*** GIVEN MATERIAL ***
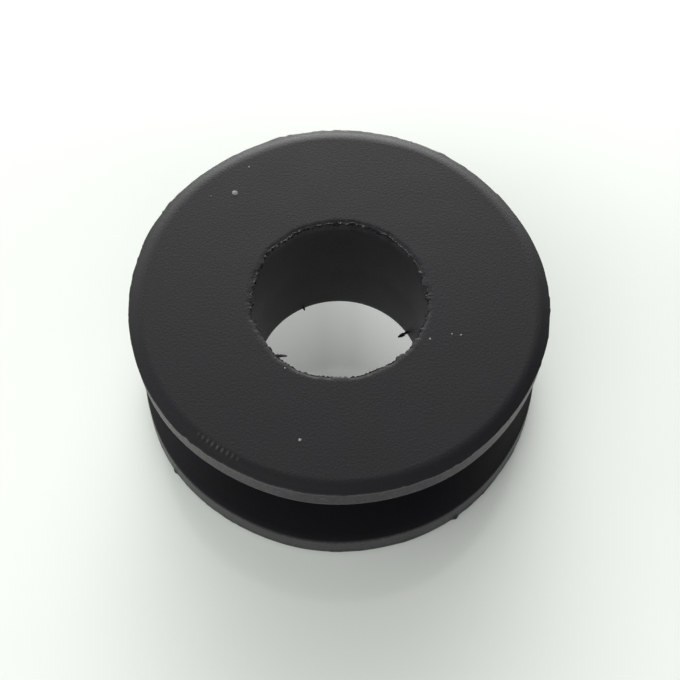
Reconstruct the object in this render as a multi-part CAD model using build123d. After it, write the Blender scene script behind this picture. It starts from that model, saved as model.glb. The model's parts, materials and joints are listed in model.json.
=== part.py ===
"""Rubber mounting bushing: one moulded spool with a straight through bore.

Two equal round flanges stand off a narrower waist, and the gap between them is
the groove that grips the edge of a panel's hole. The whole bushing is one piece
of rubber, so its half section is drawn once and turned about the bore axis.

Frame, in millimetres: the bore axis is +Z, and the origin is on that axis in
the face of the lower flange, which the bushing stands on.
"""

import os

from build123d import *

# What the bushing holds and what holds it
bore_diameter = 10.9  # takes a bolt's spacer sleeve
waist_diameter = 17.5  # fills the panel's hole
groove_width = 6.0  # takes the panel's thickness

# The two flanges, which are alike
flange_diameter = 25.0
flange_thickness = 1.8

# The shallow bevel round each flange's outer face
bevel_width = 0.60  # across the face
bevel_drop = 0.22  # down the rim

# Rounded edges
face_edge_radius = 0.20  # where a flange's face turns into its bevel
rim_edge_radius = 0.10  # where the bevel turns into the rim
lip_radius = 0.10  # where the rim turns into the groove
root_radius = 0.40  # where the groove's side turns into the waist
bore_foot_radius = 0.30  # at the bore's lower mouth; its upper mouth is sharp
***
**EXERCISE PROMPT:**
Extract, word for word, each line of the listing above.

**EXERCISE ANSWER:**
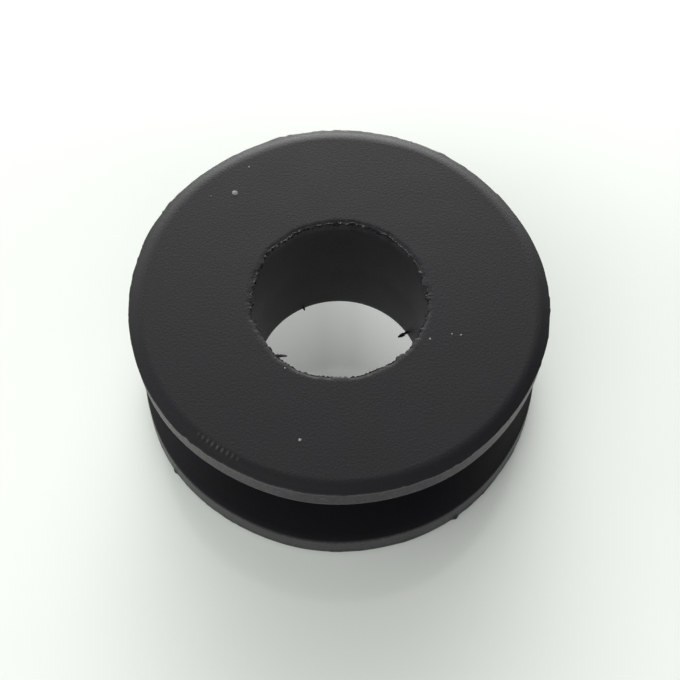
Reconstruct the object in this render as a multi-part CAD model using build123d. After it, write the Blender scene script behind this picture. It starts from that model, saved as model.glb. The model's parts, materials and joints are listed in model.json.
=== part.py ===
"""Rubber mounting bushing: one moulded spool with a straight through bore.

Two equal round flanges stand off a narrower waist, and the gap between them is
the groove that grips the edge of a panel's hole. The whole bushing is one piece
of rubber, so its half section is drawn once and turned about the bore axis.

Frame, in millimetres: the bore axis is +Z, and the origin is on that axis in
the face of the lower flange, which the bushing stands on.
"""

import os

from build123d import *

# What the bushing holds and what holds it
bore_diameter = 10.9  # takes a bolt's spacer sleeve
waist_diameter = 17.5  # fills the panel's hole
groove_width = 6.0  # takes the panel's thickness

# The two flanges, which are alike
flange_diameter = 25.0
flange_thickness = 1.8

# The shallow bevel round each flange's outer face
bevel_width = 0.60  # across the face
bevel_drop = 0.22  # down the rim

# Rounded edges
face_edge_radius = 0.20  # where a flange's face turns into its bevel
rim_edge_radius = 0.10  # where the bevel turns into the rim
lip_radius = 0.10  # where the rim turns into the groove
root_radius = 0.40  # where the groove's side turns into the waist
bore_foot_radius = 0.30  # at the bore's lower mouth; its upper mouth is sharp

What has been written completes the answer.